Garde is now Villa’s fifth manager in five years. Amazingly, at the end of that period not one former Aston Villa manager is currently working in club football. Four of the last seven have not had a job since as, in outline at least, this grand old stasis-ridden English club has become a genteel kind of managerial graveyard.

It may be coincidence, of course, but perhaps also a function of the degrading effects of operating in a gradually deflating bubble, marking time while the continuing ownership drama plays itself out at a club that has lacked any consistent sense of inner drive or of real expertise in key supporting roles. This is Villa’s sixth successive relegation battle. It has been 18 months since Lerner put the club up for sale, during which time he has, by his own admission, been largely absent, damagingly hands-off.

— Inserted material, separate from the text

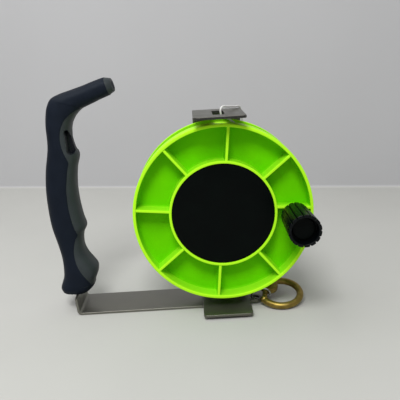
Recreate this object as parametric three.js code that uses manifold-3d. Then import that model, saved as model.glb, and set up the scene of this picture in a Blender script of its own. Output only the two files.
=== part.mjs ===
// A dive reel: a ribbed line spool in a bent steel frame, carried on a steel bar that ends in a moulded handle.
// Lengths are in millimetres and angles in degrees. X runs from the handle to the spool, Y from the front of the
// spool to the back, and Z up. The model is drawn from the middle of the spool's front rim, and moved at the end
// so that the origin lies under the middle of the reel, on the surface that it stands on.
import * as THREE from 'three';
import { mergeVertices } from 'three/addons/utils/BufferGeometryUtils.js';
import Module from 'manifold-3d';

const wasm = await Module();
wasm.setup();

// Clearances
const seatGap = 0.2; // between pieces that are fixed to each other
const runGap = 0.3; // between pieces that turn or slide on each other
const turnedGap = 0.35; // between pieces of the snap, which lies at a slant
const overrun = 1; // how far a cut passes the face that it opens

// Facets of the round pieces
const rimFacets = 40;
const shaftFacets = 20;
const smallFacets = 12;
const bendFacets = 4;

// Spool
const spoolRadius = 70;
const flangeDepth = 15;
const rimWall = 2.4;
const rimBevel = 0.7;
const floorThickness = 2;
const hubRadius = 42;
const hubWall = 2;
const hubLipWidth = 3;
const labelRecess = 1;
const labelThickness = 1.4;
const labelBevel = 0.4;
const ribCount = 8;
const ribThickness = 2;
const ribInset = 0.4;
const ribTurn = -5.7;
const lineWidth = 19;
const rearFlangeThickness = 2.3;
const drumRadius = 28;
const drumWall = 2.5;
const bossRadius = 13;
const frontBossHeight = 1.5;
const rearBossLength = 19;

// Screws that join the halves of the spool
const spoolScrewCount = 4;
const spoolScrewCircle = 20;
const spoolScrewRadius = 1.9;
const spoolScrewHeadRadius = 3.6;
const spoolScrewHeadHeight = 2.4;
const spoolScrewLength = 15;
const spoolScrewBossRadius = 4;

// Axle
const axleRadius = 5;
const axleHeadRadius = 9;
const axleHeadHeight = 6;
const axleThreadPastNut = 0.6;
const axleNutHeight = 5;
const axleWasherRadius = 10;
const axleWasherThickness = 1.2;
const bushWall = 2;
const bushFlangeRadius = 9.6;
const bushFlangeThickness = 1;
const frontBushLength = 6;
const rearBushLength = 14;
const spacerRadius = 8.5;

// Line
const lineDiameter = 1.5;
const lineBelowRim = 9;
const windingTurns = 6;
const windingEndTurn = 35;
const windingEndLength = 15;
const loopSteps = 24;
const loopSides = 6;
const leadSides = 6;
const leadSteps = 72;

// Frame strip
const stripWidth = 39;
const stripThickness = 2;
const frameBend = 4;
const topTabAboveRim = 7;
const bottomTabBelowRim = 10;
const backFace = 46;
const topTabFront = -14;
const bottomTabFront = -12.5;
const tabCornerRadius = 2.5;
const guideSlotWidth = 9;
const guideSlotFront = 0;
const guideSlotBack = 28;
const guideSlotCorner = 2;
const lugReach = 4.4;
const lugRadius = 6;
const lugHoleRadius = 3.5;
const lugBack = 17.8;

// Handle bar
const barFront = 11;
const barRight = 18;
const barPastRim = 53;
const barBend = 5;
const tangLeanShare = 0.2616; // of the handle's width, over the handle's height
const tangLengthShare = 0.579; // of the handle's height
const tangWidth = 22;
const tangShoulder = 7;

// Screws that hold the frame on the bar
const frameScrewRadius = 2.5;
const frameScrewHeadRadius = 4.4;
const frameScrewSpacing = 18;
const frameScrewBack = 33;
const frameScrewPastNut = 0.6;
const frameNutRadius = 4.6;
const frameNutHeight = 3.6;

// Handle
const handleBackShare = 2 / 7; // of the handle's width, from its back to the foot of the tang
const handleAboveGround = 10.7;
const handleWidth = 63.7;
const handleHeight = 179.6;
const handleThickness = 30;
const handleMiddle = 30.5;
const handleSides = 12;
const handleSquareness = 2.6;
const gripSeam = 0.35;
const spineWidthShare = 0.6;
const spineThicknessShare = 0.56;
const spineClearShare = 0.05;
const spineRowStep = 3;
const recessDepth = 8;
const recessWidthShare = 0.088; // of the handle's width
const pinRadius = 2;
const pinLengthShare = 0.1256; // of the handle's width
const pinOffsetShare = 0.0235;
const lowerPinShare = 0.12; // of the handle's height
const upperPinShare = 0.443;

// Each row is one section of the handle from its base to its tip: where it starts at the back of the grip and
// where it ends at the finger side, as shares of the handle's width and height, and its share of the thickness.
const handleSectionShares = [
  [0.072, 0.006, 0.356, 0.002, 0.86],
  [0.053, 0.026, 0.43, 0.033, 1.0],
  [0.082, 0.061, 0.496, 0.075, 1.0],
  [0.105, 0.103, 0.559, 0.117, 1.0],
  [0.115, 0.145, 0.562, 0.143, 1.0],
  [0.115, 0.178, 0.518, 0.168, 0.98],
  [0.107, 0.212, 0.452, 0.202, 0.95],
  [0.088, 0.251, 0.414, 0.238, 0.93],
  [0.063, 0.29, 0.41, 0.277, 0.93],
  [0.041, 0.323, 0.429, 0.31, 0.95],
  [0.027, 0.348, 0.468, 0.338, 0.97],
  [0.013, 0.384, 0.44, 0.383, 0.98],
  [0.0, 0.465, 0.41, 0.459, 1.0],
  [0.008, 0.537, 0.405, 0.536, 1.0],
  [0.038, 0.61, 0.43, 0.61, 0.98],
  [0.072, 0.668, 0.471, 0.669, 0.96],
  [0.094, 0.71, 0.433, 0.704, 0.94],
  [0.1, 0.754, 0.407, 0.754, 0.92],
  [0.1, 0.799, 0.421, 0.8, 0.9],
  [0.113, 0.846, 0.469, 0.834, 0.88],
  [0.138, 0.885, 0.537, 0.86, 0.86],
  [0.192, 0.918, 0.603, 0.875, 0.84],
  [0.294, 0.936, 0.662, 0.884, 0.82],
  [0.458, 0.953, 0.733, 0.894, 0.8],
  [0.609, 0.969, 0.797, 0.904, 0.78],
  [0.752, 0.986, 0.867, 0.913, 0.76],
  [0.867, 0.998, 0.929, 0.922, 0.74],
  [0.929, 0.994, 0.976, 0.932, 0.62],
];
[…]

Here Tottenham provided an uncomfortable counterpoint, a club of similar scale that has been gripped by a frenzy of applied ambition in the last few years. Daniel Levy may frustrate some fans but he is absolutely present in every deal, nose pressed right up against the fine print. If Villa have suffered a lack of executive-level attention, Spurs have been feverishly micromanaged towards what is a fascinating turn in the club’s recent history: new stadium, young team and now, with Chelsea in turnaround, a fair chance of an on-the-hoof top-four finish.

For Garde, Villa’s long-term man for a short-term fix, the task starts here. “Rémi Garde’s claret and blue army,” the Villa fans had sung from as early as the 20-minute mark, sense of the absurd still intact. As they had in the Capital One Cup at Southampton, Villa’s support filled their section in one corner – and the manager will need them just as every component of this grand, glorious, rather under-loved club will need to pull itself up to its full height to raise any hopes of avoiding a financially ruinous relegation.

Late in the game Spurs drifted, Villa rallied and Jordan Ayew pulled a goal back with a deflected shot. “We’ve scored a goal,” Villa’s fans sang before Harry Kane’s injury-time clincher – a boisterous period in a losing cause from which perhaps some hope can be drawn.